__PROBLEM DESCRIPTION__
How many lines in the listing below include the word "Blender"? Answer with the number and nothing else.

__SUPPLIED ENTRIES__
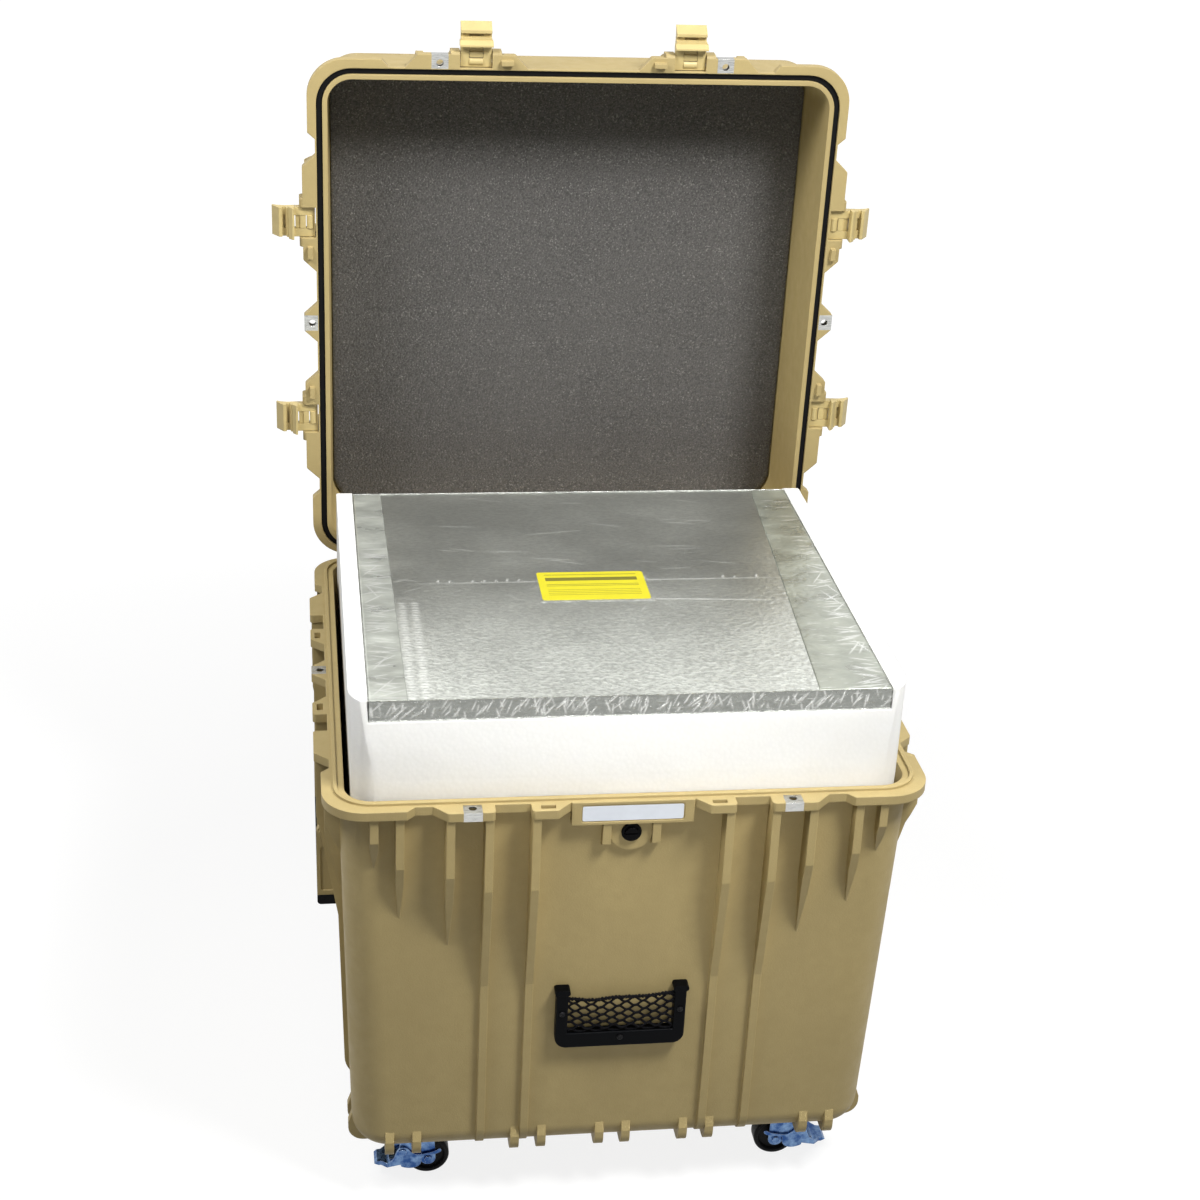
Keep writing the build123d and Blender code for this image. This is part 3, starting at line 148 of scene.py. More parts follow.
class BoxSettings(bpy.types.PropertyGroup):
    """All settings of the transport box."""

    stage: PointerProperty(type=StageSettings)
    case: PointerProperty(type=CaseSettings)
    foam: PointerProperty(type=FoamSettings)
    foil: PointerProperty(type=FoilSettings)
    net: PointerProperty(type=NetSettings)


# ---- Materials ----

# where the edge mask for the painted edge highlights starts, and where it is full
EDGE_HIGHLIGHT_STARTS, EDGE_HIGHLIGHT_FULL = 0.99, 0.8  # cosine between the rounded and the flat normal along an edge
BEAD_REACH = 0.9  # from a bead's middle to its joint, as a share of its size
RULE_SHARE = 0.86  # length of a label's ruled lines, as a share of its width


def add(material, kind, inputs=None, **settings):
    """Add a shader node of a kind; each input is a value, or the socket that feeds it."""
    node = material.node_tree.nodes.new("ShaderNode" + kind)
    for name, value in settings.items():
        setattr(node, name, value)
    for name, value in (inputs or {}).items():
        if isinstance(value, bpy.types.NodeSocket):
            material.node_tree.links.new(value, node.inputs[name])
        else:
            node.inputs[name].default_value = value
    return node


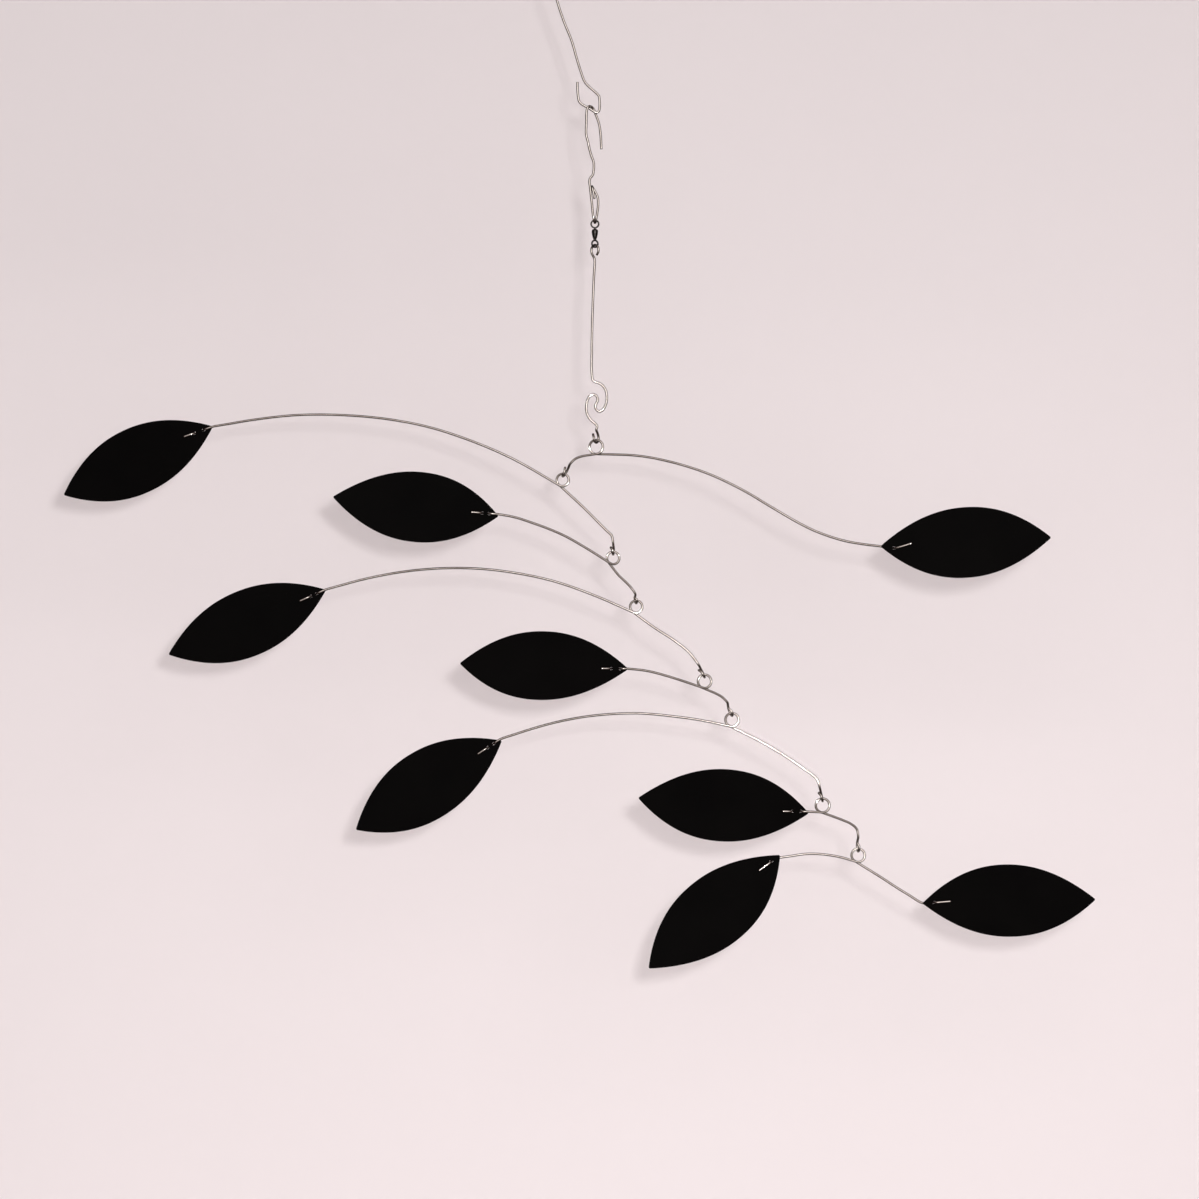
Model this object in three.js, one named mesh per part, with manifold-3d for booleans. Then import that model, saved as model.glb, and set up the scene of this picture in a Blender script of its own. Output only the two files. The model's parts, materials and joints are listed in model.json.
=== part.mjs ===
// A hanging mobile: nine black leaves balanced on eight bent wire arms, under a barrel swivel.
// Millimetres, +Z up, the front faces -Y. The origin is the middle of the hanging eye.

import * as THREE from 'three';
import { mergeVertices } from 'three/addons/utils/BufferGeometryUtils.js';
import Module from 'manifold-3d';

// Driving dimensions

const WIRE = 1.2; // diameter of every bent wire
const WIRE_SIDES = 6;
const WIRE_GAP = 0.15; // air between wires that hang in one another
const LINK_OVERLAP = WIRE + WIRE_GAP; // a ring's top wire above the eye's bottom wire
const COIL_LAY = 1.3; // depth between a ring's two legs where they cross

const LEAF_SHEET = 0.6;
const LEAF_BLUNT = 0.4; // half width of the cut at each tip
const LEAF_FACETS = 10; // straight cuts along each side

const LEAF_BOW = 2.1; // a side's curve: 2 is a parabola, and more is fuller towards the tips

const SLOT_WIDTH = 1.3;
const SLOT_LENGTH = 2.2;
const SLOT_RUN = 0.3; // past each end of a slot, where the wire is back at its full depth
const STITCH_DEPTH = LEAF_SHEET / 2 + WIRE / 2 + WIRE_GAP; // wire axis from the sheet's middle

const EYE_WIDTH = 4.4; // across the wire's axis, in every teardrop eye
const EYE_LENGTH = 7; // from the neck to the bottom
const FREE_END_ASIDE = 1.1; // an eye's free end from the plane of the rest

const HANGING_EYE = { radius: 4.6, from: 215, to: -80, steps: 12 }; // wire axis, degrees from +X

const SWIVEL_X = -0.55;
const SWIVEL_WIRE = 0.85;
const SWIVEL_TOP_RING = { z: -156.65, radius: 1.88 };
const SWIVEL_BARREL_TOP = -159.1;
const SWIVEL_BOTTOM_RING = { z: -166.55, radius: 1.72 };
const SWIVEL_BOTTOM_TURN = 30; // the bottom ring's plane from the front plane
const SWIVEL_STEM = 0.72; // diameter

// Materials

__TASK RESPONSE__
2